Their statistical analysis is an update of "Handcuffing the Cops?," a 1998 report in the Stanford Law Review that analyzed FBI crime clearance rate data. In the FBI's Uniform Crime Reporting Program, an offense is cleared by arrest and prosecution, or, in some circumstances, by identifying the offender.
This year's analysis, which uses clearance data from 1950 to 2012, suggests that about 20 percent more violent crimes and 11.6 percent more property crimes would be solved each year without the Miranda requirements, Cassell and Fowles say. The equations they used take into account variables that might be responsible for changes in clearance rates, such as rising crime rates and economic downturns.

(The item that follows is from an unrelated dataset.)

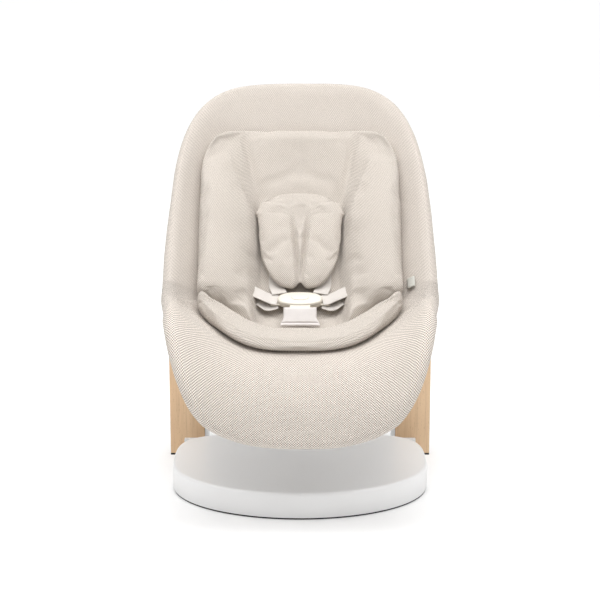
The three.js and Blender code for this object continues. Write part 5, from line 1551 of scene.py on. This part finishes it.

The professors say their research suggests that the reduced rate stems not from the warning about the right to remain silent, but from Miranda procedures that generally prevent police from questioning suspects in custody unless they agree to be questioned.
Cassell and Fowles propose replacing that procedure with a requirement that interrogations be video recorded.
"What's amazing to us is Miranda is 50-plus years old and it hasn't been updated," Cassell said Monday.
Videotaping would be a "win-win," Cassell and Fowles say in their analysis, because it would offer more protection for suspects against involuntary confessions "while not reducing law enforcement's ability to obtain voluntary confessions."
In the 5-4 Miranda opinion, issued on June 13, 1966, the Supreme Court said a defendant "must be warned prior to any questioning that he has the right to remain silent, that anything he says can be used against him in a court of law, that he has the right to the presence of an attorney, and that if he cannot afford an attorney one will be appointed for him prior to any questioning if he so desires."
The opinion also said that when interrogation is conducted without the presence of an attorney and a statement is taken, the government must demonstrate that the defendant knowingly and intelligently waived his right to counsel.